Many people who take these classes are genuinely interested in learning more about experiences different from their own. As cliché as it might be, many students leave these classes feeling more educated on real-world issues. Even if you fancy yourself well-versed in social issues already, you can always learn something new or learn to consider a new point of view different from your own. Plus, lots of these classes are primarily discussion-based, so the homework is usually more manageable compared to others.

3. The Wild Card Class

When you think of all the things you’re interested in, is there one thing that seems completely out of left field? Something you could never actually see yourself trying but it’s always somehow sitting in the back of your head? This is the time to do it. You’ll either end up enjoying it and have a new skill or hobby, or you won’t like it and you’ll never have to wonder again if it’s up your alley.

Lots of universities have a catalog of all the classes they offer, and many students are surprised to discover classes they had no idea even existed, let alone at their school. For example, my school has scuba diving as a class, which is still wild to me. See what types of uncommon classes your school might have and even if you hate it, it’s still an interesting conversation topic.

4. A College-Preparedness Class

If you’re a first year and feel overwhelmed by the switch from high school to college, try looking for classes that have a seminar-type setup where the focus is how to succeed in college. Professors and advisors are there to help, and taking a semester or a portion of a semester to go through college essentials can help ease the transition.

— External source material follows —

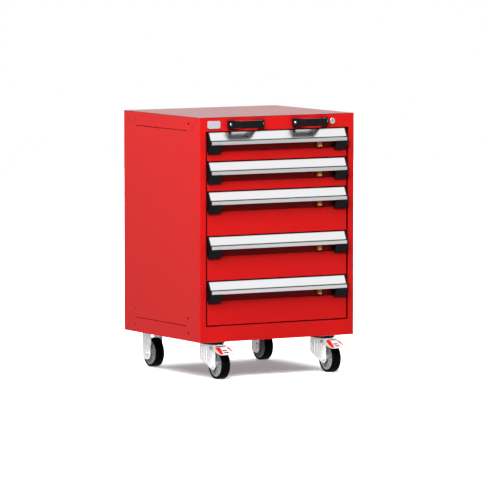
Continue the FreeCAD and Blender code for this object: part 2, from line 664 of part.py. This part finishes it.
def tyre(x, y):
    """Rubber tread with rounded shoulders."""
    half = WHEEL_WIDTH / 2
    at = lambda offset: (x + offset, y, WHEEL_RADIUS)
    tread = rod(WHEEL_RADIUS, at(-half), at(half)).cut(rod(RIM_RADIUS, at(-half - 1), at(half + 1)))
    outer_rims = [e for e in tread.Edges if e.BoundBox.ZMax > 2 * WHEEL_RADIUS - 0.1]
    shoulders = [e for e in outer_rims if e.BoundBox.XLength < 0.1]
    return tread.makeFillet(4.0, shoulders)


def hub(x, y):
    """Ribbed wheel centre: rim, web, boss and ribs on each face."""
    half = WHEEL_WIDTH / 2
    rib_half = half - 4
    boss_radius, boss_half = 13.0, FORK_INNER - 0.4
    at = lambda offset: (x + offset, y, WHEEL_RADIUS)
    body = rod(RIM_RADIUS, at(-half + 1.5), at(half - 1.5))
    body = body.cut(rod(RIM_RADIUS - 4.5, at(-half), at(-3))).cut(rod(RIM_RADIUS - 4.5, at(3), at(half)))
    body = body.fuse(rod(boss_radius, at(-boss_half), at(boss_half)))
    rib_low, rib_high = WHEEL_RADIUS + boss_radius - 1, WHEEL_RADIUS + RIM_RADIUS - 4
    for i in range(RIB_COUNT):
        rib = box(x - rib_half, x + rib_half, y - 1.2, y + 1.2, rib_low, rib_high)
        rib.rotate(V(*at(0)), X, 360 * i / RIB_COUNT)
        body = body.fuse(rib)
    return body.cut(rod(AXLE_RADIUS + RUNNING_GAP, at(-30), at(30))).removeSplitter()


# ------------------------------------------------------------------- assembly

def build_housing():
    left = side_panel()
    save("side_panel_left", left)
    save("side_panel_right", mirrored(left))
    save("front_frame", front_frame())
    save("top_panel", top_panel())
    save("back_panel", back_panel())
    save("bottom_pan", bottom_pan())
    posts = [slotted_post(FRONT + 60), slotted_post(FRONT + 440)]
    save("slotted_posts", *posts, *[mirrored(post) for post in posts])
    slides = []
    for cell_top, cell_height in zip(CELL_TOPS, CELL_HEIGHTS):
        slides += pair(cabinet_slide(slide_centre(cell_top, cell_height)))
    save("cabinet_slides", *slides)


def build_drawers():
    for number, (cell_top, cell_height) in enumerate(zip(CELL_TOPS, CELL_HEIGHTS), start=1):
        name = f"drawer_{number}_"
        save(name + "tray", drawer_tray(cell_top, cell_height))
        save(name + "front", drawer_front(cell_top, cell_height))
        save(name + "pull", drawer_pull(cell_top))
        save(name + "end_caps", *pair(end_cap(cell_top)))
        save(name + "latch", drawer_latch(cell_top))
        save(name + "carriages", *pair(carriage(slide_centre(cell_top, cell_height))))


def build_top_rail():
    save("push_handles", push_handle(-HANDLE_X), push_handle(HANDLE_X))
    half = HANDLE_HOLE_SPACING / 2
    save("handle_screws", *[handle_screw(c + d) for c in (-HANDLE_X, HANDLE_X) for d in (-half, half)])
    save("badge_plate", badge_plate())
    save("lock_cylinder", lock_cylinder())
    save("lock_plug", lock_plug())
    save("lock_bar", lock_bar())


def build_casters():
    plates = [caster_plate(x, y, swivels=y == SWIVEL_Y) for x, y in caster_centres()]
    save("caster_plates", *plates)
    save("caster_bolts", *[caster_bolt(x, y) for x, y in plate_holes()])
    save("swivel_rings", swivel_ring(-CASTER_X), swivel_ring(CASTER_X))
    rear = []
    for x in (-CASTER_X, CASTER_X):
        rear += [rear_fork(x), axle(x, REAR_AXLE_Y)]
    save("rear_forks", *rear)
    for side, x in (("left", -CASTER_X), ("right", CASTER_X)):
        save(f"front_fork_{side}", front_fork(x), axle(x, FRONT_AXLE_Y))
        save(f"brake_pedal_{side}", brake_pedal(x))
        for end, y in (("front", FRONT_AXLE_Y), ("rear", REAR_AXLE_Y)):
            save(f"{end}_wheel_{side}_hub", hub(x, y))
            save(f"{end}_wheel_{side}_tyre", tyre(x, y))


os.makedirs("parts", exist_ok=True)
build_housing()
build_drawers()
build_top_rail()
build_casters()
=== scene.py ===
import json
import math

import bmesh
import bpy
from mathutils import Matrix, Vector


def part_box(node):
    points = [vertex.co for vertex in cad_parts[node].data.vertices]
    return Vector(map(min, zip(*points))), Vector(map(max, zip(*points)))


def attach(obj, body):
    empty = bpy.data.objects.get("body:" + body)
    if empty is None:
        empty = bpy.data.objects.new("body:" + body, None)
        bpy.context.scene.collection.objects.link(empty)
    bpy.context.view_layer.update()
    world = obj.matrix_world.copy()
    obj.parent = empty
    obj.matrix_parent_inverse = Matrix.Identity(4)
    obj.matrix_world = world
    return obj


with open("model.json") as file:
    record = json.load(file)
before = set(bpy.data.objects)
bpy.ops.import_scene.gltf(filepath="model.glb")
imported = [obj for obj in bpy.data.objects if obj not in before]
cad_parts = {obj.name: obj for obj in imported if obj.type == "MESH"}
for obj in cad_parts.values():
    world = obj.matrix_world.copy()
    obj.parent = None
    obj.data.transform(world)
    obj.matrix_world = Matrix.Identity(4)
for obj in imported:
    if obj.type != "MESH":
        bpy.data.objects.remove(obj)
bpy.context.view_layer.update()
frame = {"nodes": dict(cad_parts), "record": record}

# Sizes of the whole cabinet, in metres, read from the frame
SIDE_LOW, SIDE_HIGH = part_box("side_panel_left")
TOP_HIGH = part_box("top_panel")[1]
FRONT_Y = SIDE_LOW.y
BACK_Y = SIDE_HIGH.y
HALF_WIDTH = TOP_HIGH.x
BASE_Z = SIDE_LOW.z
TOP_Z = TOP_HIGH.z
AIM_BELOW_TOP = 0.381
MIDDLE = Vector((0, (FRONT_Y + BACK_Y) / 2, TOP_Z - AIM_BELOW_TOP))
MM = 0.001

# The sloped plate of a brake pedal, in mm behind the cabinet's front and above its base
PEDAL_BACK = (2.7, -17.8)
PEDAL_BEND = (-43.3, -38.8)

# A pedal's two slots, as fractions of the way from its plate's back to its bend
PEDAL_SLOTS = (0.478, 0.739)

# Camera
CAMERA_AZIMUTH = math.radians(-30.095)
CAMERA_ELEVATION = math.radians(4.802)
CAMERA_DISTANCE = 17.5639
CAMERA_RIGHT = 0.01415
CAMERA_DOWN = 0.0732
CAMERA_LENS = 376.8
CAMERA_SENSOR = 36.0

# Light: brightness 1 is the white of the background
FLOOR_WHITE = 0.9
FLOOR_BOUNCE = 0.03
FLOOR_FILL = 0.28
FLOOR_REFLECTED = 0.75
FLOOR_SUN = 4.2
AMBIENT = 0.045
BACK_REFLECTED = 1.0
FRONT_REFLECTED = 0.5
REFLECTION_FADE = 0.4
SOFTBOX_DISTANCE = 6.0
KEY_AZIMUTH = -46
KEY_ELEVATION = 52
KEY_SIZE = 4.5
KEY_RADIANCE = 12.2
CARD_AZIMUTH = 40.6
CARD_ELEVATION = 39.7
CARD_SIZE = 4.8
CARD_RADIANCE = 0.52
REAR_AZIMUTH = 150
REAR_ELEVATION = 40
REAR_SIZE = 4.0
REAR_RADIANCE = 2.0
CASTER_AZIMUTH = -45
CASTER_ELEVATION = 4
CASTER_SIZE = 4.0
CASTER_RADIANCE = 9.5
CASTER_METAL = ("fork_left", "fork_right", "rear_forks", "swivel_rings", "_hub")

bpy.context.scene.view_settings.view_transform = "Standard"


def collection_link(obj):
    """Puts an object in the scene and gives it back."""
    bpy.context.scene.collection.objects.link(obj)
    return obj


# --------------------------------------------------------------------- camera

def add_camera():
    """A long lens from the front left, a little above the cabinet's middle."""
    back = Vector((
        math.sin(CAMERA_AZIMUTH) * math.cos(CAMERA_ELEVATION),
        -math.cos(CAMERA_AZIMUTH) * math.cos(CAMERA_ELEVATION),
        math.sin(CAMERA_ELEVATION),
    ))
    right = Vector((math.cos(CAMERA_AZIMUTH), math.sin(CAMERA_AZIMUTH), 0))
    up = back.cross(right)
    data = bpy.data.cameras.new("camera")
    data.sensor_width = CAMERA_SENSOR
    data.lens = CAMERA_LENS
    data.clip_end = 100
    camera = collection_link(bpy.data.objects.new("camera", data))
    place = MIDDLE + back * CAMERA_DISTANCE + right * CAMERA_RIGHT - up * CAMERA_DOWN
    turn = Matrix((right, up, back)).transposed().to_4x4()
    camera.matrix_world = Matrix.Translation(place) @ turn
    bpy.context.scene.camera = camera


# ---------------------------------------------------------- floor and lights

def ray_switch(tree, ray, when_true, otherwise):
    """A brightness that depends on the kind of ray, such as "Is Camera Ray"."""
    path = tree.nodes.new("ShaderNodeLightPath")
    node = tree.nodes.new("ShaderNodeMix")
    tree.links.new(path.outputs[ray], node.inputs["Factor"])
    for socket, value in (("A", otherwise), ("B", when_true)):
        if isinstance(value, float):
            node.inputs[socket].default_value = value
        else:
            tree.links.new(value, node.inputs[socket])
    return node.outputs["Result"]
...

These types of electives will often address things like study tips, time management practices and other good resources for your first year in college. Not everyone feels that they need the extra push, but a little extra guidance can be a huge help if you find yourself stuck.

 5. A “Real Adult Things” Class

As with first years, students nearing the end of college often feel clueless about how “adult” things like taxes and mortgages work. Some schools will offer classes regarding financial literacy and personal finance that touch on a lot of these areas. While it might be a snooze if you don’t get lucky with your professor, you’ll be better for it if you can retain all the important information.

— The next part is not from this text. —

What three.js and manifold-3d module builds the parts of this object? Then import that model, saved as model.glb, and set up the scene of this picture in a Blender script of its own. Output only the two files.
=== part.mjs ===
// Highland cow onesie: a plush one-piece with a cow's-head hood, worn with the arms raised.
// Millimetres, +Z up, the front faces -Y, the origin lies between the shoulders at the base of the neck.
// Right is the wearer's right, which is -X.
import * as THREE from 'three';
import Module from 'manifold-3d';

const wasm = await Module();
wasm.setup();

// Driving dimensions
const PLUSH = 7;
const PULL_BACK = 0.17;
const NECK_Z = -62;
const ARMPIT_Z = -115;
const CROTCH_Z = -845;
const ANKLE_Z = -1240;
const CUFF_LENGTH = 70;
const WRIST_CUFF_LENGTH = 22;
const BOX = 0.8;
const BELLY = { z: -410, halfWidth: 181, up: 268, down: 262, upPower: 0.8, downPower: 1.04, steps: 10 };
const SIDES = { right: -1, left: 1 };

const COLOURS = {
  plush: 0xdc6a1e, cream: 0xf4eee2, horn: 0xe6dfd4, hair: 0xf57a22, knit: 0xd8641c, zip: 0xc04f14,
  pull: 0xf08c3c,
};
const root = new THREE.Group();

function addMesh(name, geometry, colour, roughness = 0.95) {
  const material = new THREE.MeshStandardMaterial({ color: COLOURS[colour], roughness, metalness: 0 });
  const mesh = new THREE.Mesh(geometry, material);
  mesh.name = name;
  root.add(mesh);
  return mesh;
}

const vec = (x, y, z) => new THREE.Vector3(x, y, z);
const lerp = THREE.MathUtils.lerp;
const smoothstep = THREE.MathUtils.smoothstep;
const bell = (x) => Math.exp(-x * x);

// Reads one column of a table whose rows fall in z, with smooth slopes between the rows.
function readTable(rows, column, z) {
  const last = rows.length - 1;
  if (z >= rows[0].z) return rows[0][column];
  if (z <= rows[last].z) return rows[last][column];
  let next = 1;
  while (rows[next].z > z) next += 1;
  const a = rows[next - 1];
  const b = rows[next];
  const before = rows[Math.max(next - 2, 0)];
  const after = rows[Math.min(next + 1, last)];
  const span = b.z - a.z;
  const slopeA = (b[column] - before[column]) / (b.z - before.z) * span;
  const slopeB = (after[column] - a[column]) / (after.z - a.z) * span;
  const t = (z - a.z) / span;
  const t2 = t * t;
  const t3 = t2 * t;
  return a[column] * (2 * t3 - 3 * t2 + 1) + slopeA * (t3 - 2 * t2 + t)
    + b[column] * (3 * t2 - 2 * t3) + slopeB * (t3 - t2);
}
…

This is an especially good choice if you’re close to graduation but don’t quite feel prepared to take on that stage of your life. Even if you still don’t know everything, at least being prepared in one area can make the transition into post-grad life a little easier. And you won’t have to text your parents to ask them how to do “adult” things quite as much.

6. Go Further Than the Minimum Requirements

Listen, as a college senior, I know how it goes. Once you finish up your required classes for a specific part of your degree, it’s very tempting to stop there and start moving on to other things. But some requirements can be really good for rounding you out as a person if you go further with them.

Typically, most schools require two to three semesters of a foreign language. If you have a good grasp of the language and don’t totally hate your classes, take more of the classes they have. A lot of college students might not have another chance to learn a language as easily as on their campus. And having a second or third language under your belt can make you not only an impressive job candidate after graduation, but just a more interesting human in general.

Another common requirement for graduation is a physical education class. This usually fills students with dread, and rightfully so if you’re not already in pretty good shape. But, if you get in shape because it’s literally required of you, it’s much easier to keep that habit later on since you’ve already had it instilled in you through class.

Consider picking up an elective physical education class that focuses on a specific type of exercise you enjoy, like yoga or weightlifting. That way, you’re staying in shape and building on your progress from your other class, and you’re filling up your schedule with a class that’s probably not as much homework as others.

The world is your oyster when it comes to free electives. Instead of dreading them, make the most of your time in college by venturing outside of your major to try something new. Who knows? Maybe you’ll find your next obsession.